Myślę, że Scylence miało być czymś innowacyjnym, co zmusi ludzi do myślenia, że Shimano nie podąża wytyczonymi ścieżkami ale wyznacza własne. Jednakowoż jest coś, co nie daje mi spokoju. Kiedy spojrzymy bowiem na segment piast i kół z najwyższej półki japońskiego producenta okaże się, że nie liczy się on zbytnio na rynku. Znikomy wolumen sprzedaży kół zmusił Shimano do wycofania ich z oferty, zostały piasty. A te jak wiemy w japońskim wydaniu są dziś (legendarna trwałość grup najwyższych z lat minionych już nie wróci) albo ciężkie i nietrwałe, albo nieco lżejsze (XTR oraz Dura Ace) i nietrwałe. Do naprawdę lekkiej, prostszej w serwisie i trwalszej konkurencji się nie umywają. Sprzedaż piast z grupy XTR zawsze była marginesem - no, może w czasach trwałego "szaraka" było ciut lepiej. Dlatego też zastanawiam się, czy czasem ktoś tu nie zrobił nas w konia i Scylence wcale nie miało pojawić się w sprzedaży. Wywołało tylko poruszenie w branży i Japończycy po pierwszych testach wiedzieli już, że to nie zadziała jak należy. Oczywiście jak to u nich bywa odpowiednio szybko zaczęli opracowywać rozwiązanie zastępcze - które pojawi się w sklepach - ale za późno aby ze wszystkim zdążyć. A do tego jeszcze przeszedł tajfun, który wywołał solidne straty finansowe.

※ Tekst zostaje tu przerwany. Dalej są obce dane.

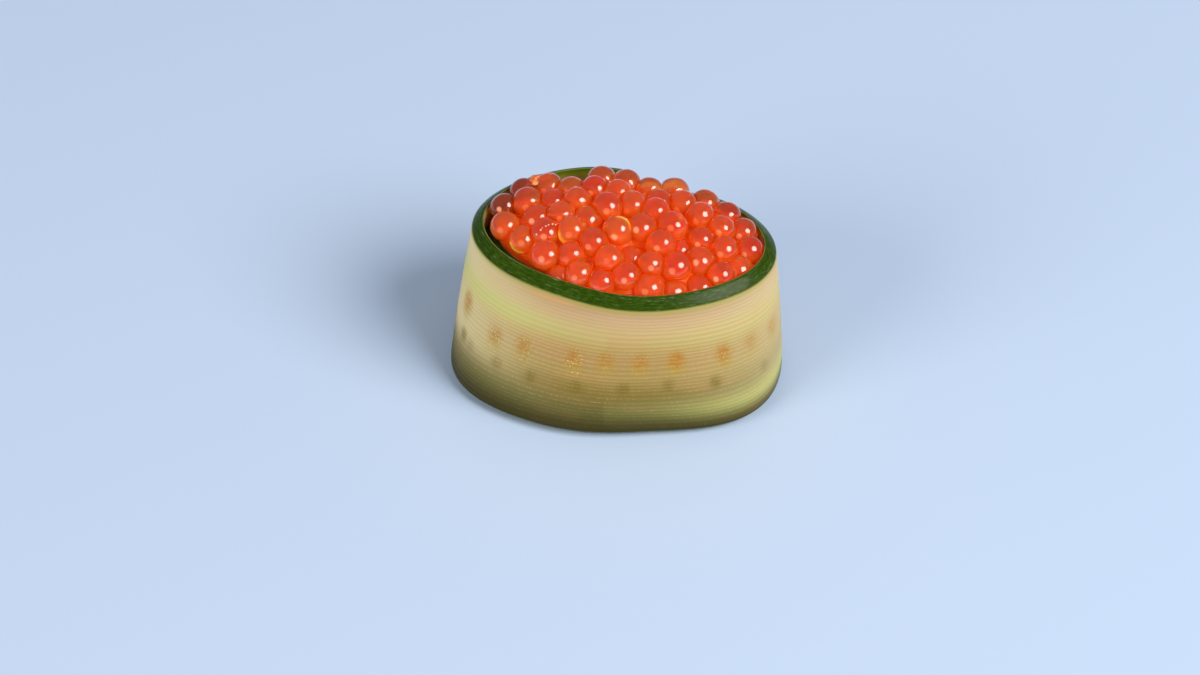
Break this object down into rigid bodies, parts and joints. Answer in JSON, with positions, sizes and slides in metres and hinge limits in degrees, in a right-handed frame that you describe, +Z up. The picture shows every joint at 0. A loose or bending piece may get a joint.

Spójrzmy na segment szosowy - tam Shimano czuje się jak ryba w wodzie i póki kontroluje sytuację, wpadek brak. W MTB (poza segmentem klasy niższej i średniej) jest coraz gorzej. Zapewne spore pieniądze poszły na implikację Di2 do XTR oraz XT, a teraz okazuje się, że okazały się niewypałem sprzedażowym i najprawdopodobniej elektroniki w MTB już nie będzie. Czy na zawsze? Nie wiadomo. Odnośnie korb i zębatek - w aktualnej sytuacji na rynku ciężko opracować zębatkę Narrow Wide, która będzie doskonałym produktem. Najlepsze rozwiązania na rynku są obwarowane patentami i w przypadku molocha, którym jest Shimano naprawdę trzeba liczyć się z ich respektowaniem. Inaczej wycofanie dużej partii towaru, wdrożenie nowej (a to przecież projektowanie, testy, wzornictwo), opóźnienia w dostawach - to olbrzymie koszty i straty wizerunkowe.
Dlatego też moim zdaniem albo Japończycy pozbierają się i zrobią sensowne roszady w swoich kadrach odpowiedzialnych za MTB albo tego typu wpadek będzie coraz więcej.